We study depth three arithmetic circuits with bounded top fanin. We give the first deterministic polynomial time blackbox identity test for depth three circuits with bounded top fanin over the field of rational numbers, thus resolving a question posed by Klivans and Spielman (STOC 2001).
Our main technical result is a structural theorem for depth three circuits with bounded top fanin that compute the zero polynomial. In particular we show that if a circuit C with real coefficients is simple, minimal and computes the zero polynomial, then the rank of C can be upper bounded by a function only of the top fanin. This proves a weak form of a conjecture of Dvir and Shpilka (STOC 2005) on the structure of identically zero depth three arithmetic circuits. Our blackbox identity test follows from this structural theorem by combining it with a construction of Karnin and Shpilka (CCC 2008).

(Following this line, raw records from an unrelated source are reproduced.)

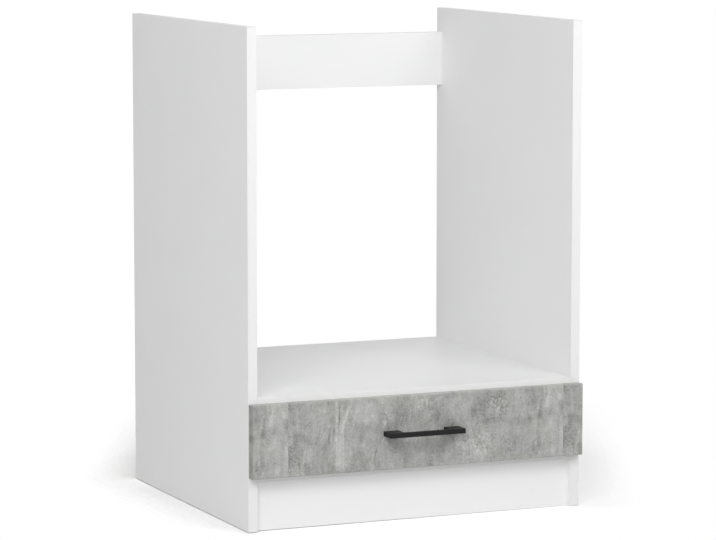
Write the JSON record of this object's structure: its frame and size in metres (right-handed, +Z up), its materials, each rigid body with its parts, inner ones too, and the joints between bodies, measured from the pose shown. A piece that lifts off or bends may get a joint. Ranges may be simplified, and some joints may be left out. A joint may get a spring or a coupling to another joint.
{
  "type": "oven base cabinet",
  "caption": "Kitchen base unit with an open oven niche above a low drawer on roller runners, with a recessed plinth and a bar handle.",
  "frame": {"origin": "on the floor, below the middle of the whole cabinet's box, handle included", "axes": "+Z up; -Y out of the drawer front, towards the user; +Y to the wall; +X to the user's right"},
  "size_m": [0.6, 0.5856, 0.821],
  "materials": {
    "white_board": "chipboard faced with matt white melamine, raw at the hidden edges",
    "white_edge_band": "thin matt white plastic band",
    "concrete_look_board": "fibreboard wrapped in matt concrete-look foil, rounded round the face",
    "white_fibreboard": "thin fibreboard, white on its upper face",
    "black_metal": "matt black powder coat",
    "white_coated_steel": "white epoxy coat, slight gloss",
    "nylon": "natural white nylon",
    "white_plastic": "moulded plastic",
    "zinc_alloy": "die-cast zinc, dull",
    "zinc_plated_steel": "zinc plated, bright",
    "beech": "plain beech, unfinished"
  },
  "bodies": {
    "carcass": {"side_panel_left": "white_board", "side_panel_right": "white_board", "bottom_panel": "white_board", "oven_shelf": "white_board", "rear_stretcher": "white_board", "plinth": "white_board", "side_front_edge_bands": "white_edge_band", "side_top_edge_bands": "white_edge_band", "board_front_edge_bands": "white_edge_band", "stretcher_edge_bands": "white_edge_band", "runner_channel_left": "white_coated_steel", "runner_channel_right": "white_coated_steel", "floor_glides": "white_plastic", "carcass_cam_locks": "zinc_alloy", "carcass_cam_bolts": "zinc_plated_steel", "glide_nails": "zinc_plated_steel", "front_roller_pins": "zinc_plated_steel", "channel_screws": "zinc_plated_steel", "carcass_dowels": "beech"},
    "drawer": {"drawer_front": "concrete_look_board", "drawer_side_left": "white_board", "drawer_side_right": "white_board", "drawer_back": "white_board", "drawer_bottom": "white_fibreboard", "drawer_side_edge_bands": "white_edge_band", "drawer_back_edge_band": "white_edge_band", "drawer_back_screws": "zinc_plated_steel", "drawer_bottom_screws": "zinc_plated_steel", "drawer_cam_bolts": "zinc_plated_steel", "drawer_cam_locks": "zinc_alloy", "drawer_dowels": "beech", "handle": "black_metal", "handle_screws": "zinc_plated_steel", "rail_screws": "zinc_plated_steel", "rear_roller_pins": "zinc_plated_steel", "runner_rail_left": "white_coated_steel", "runner_rail_right": "white_coated_steel"},
    "front_roller_left_wheel": {"front_roller_left": "nylon"},
    "front_roller_right_wheel": {"front_roller_right": "nylon"},
    "rear_roller_left_wheel": {"rear_roller_left": "nylon"},
    "rear_roller_right_wheel": {"rear_roller_right": "nylon"}
  },
  "joints": [
    {"name": "drawer_slide", "type": "slide", "parent": "carcass", "child": "drawer", "axis": [0, -1, 0], "range_m": [0, 0.375]},
    {"name": "front_roller_left_spin", "type": "hinge", "parent": "carcass", "child": "front_roller_left_wheel", "pos_m": [-0.2786, -0.23325, 0.1157], "axis": [1, 0, 0], "range_deg": [0, 2880]},
    {"name": "front_roller_right_spin", "type": "hinge", "parent": "carcass", "child": "front_roller_right_wheel", "pos_m": [0.2786, -0.23325, 0.1157], "axis": [1, 0, 0], "range_deg": [0, 2880]},
    {"name": "rear_roller_left_spin", "type": "hinge", "parent": "drawer", "child": "rear_roller_left_wheel", "pos_m": [-0.2769, 0.24025, 0.1163], "axis": [1, 0, 0], "range_deg": [0, 2700]},
    {"name": "rear_roller_right_spin", "type": "hinge", "parent": "drawer", "child": "rear_roller_right_wheel", "pos_m": [0.2769, 0.24025, 0.1163], "axis": [1, 0, 0], "range_deg": [0, 2700]}
  ],
  "couplings": [
    {"joint": "front_roller_left_spin", "follows": "drawer_slide", "rad_per_m": 133.33},
    {"joint": "front_roller_right_spin", "follows": "drawer_slide", "rad_per_m": 133.33},
    {"joint": "rear_roller_left_spin", "follows": "drawer_slide", "rad_per_m": 125},
    {"joint": "rear_roller_right_spin", "follows": "drawer_slide", "rad_per_m": 125}
  ]
}
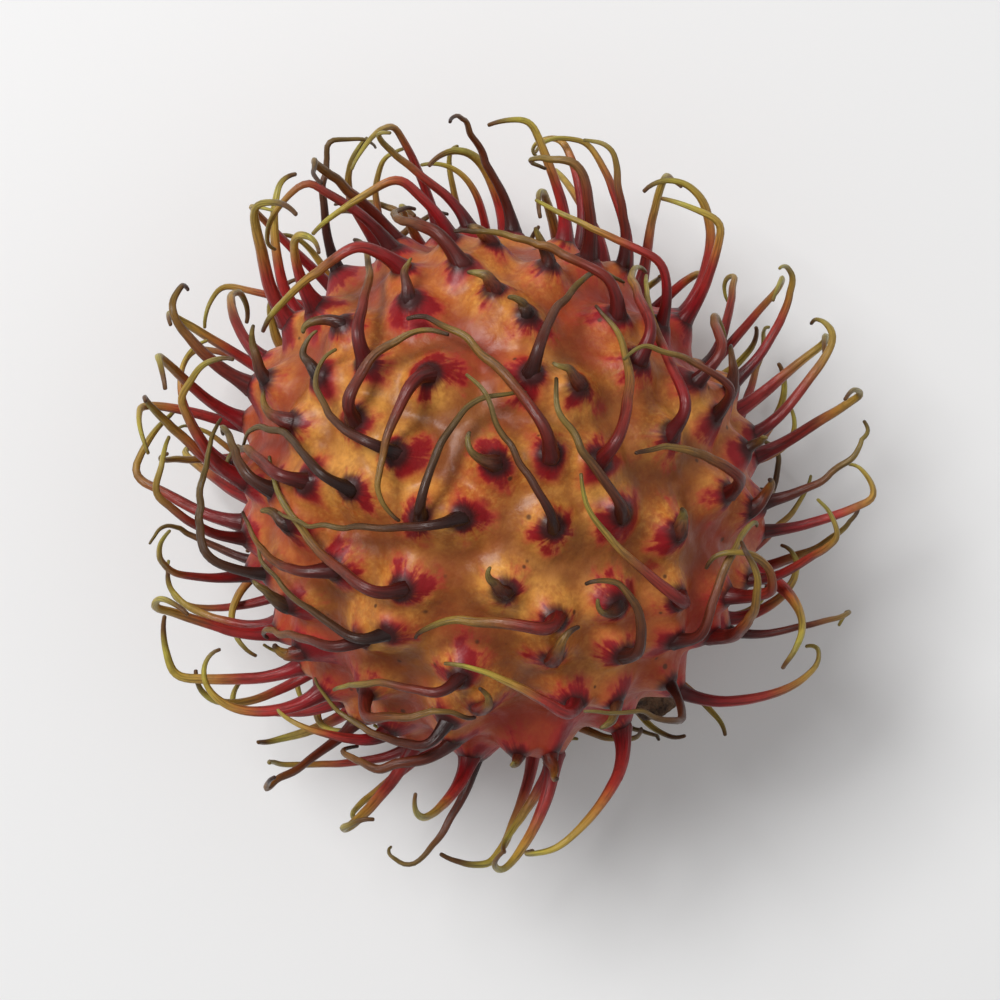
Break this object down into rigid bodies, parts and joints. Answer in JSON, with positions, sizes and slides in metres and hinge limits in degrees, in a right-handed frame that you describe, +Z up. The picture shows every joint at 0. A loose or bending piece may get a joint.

Our proof of the structure theorem exploits the geometry of finite point sets in R^n. We identify the linear forms appearing in the circuit C with points in R^n. We then show how to apply high dimensional versions of the Sylvester--Gallai Theorem, a theorem from incidence-geometry, to identify a special linear form appearing in C, such that on the subspace where the linear form vanishes, C restricts to a simpler circuit computing the zero polynomial. This allows us to build an inductive argument bounding the rank of our circuit. While the utility of such theorems from incidence geometry for identity testing has been hinted at before, our proof is the first to develop the connection fully and utilize it effectively.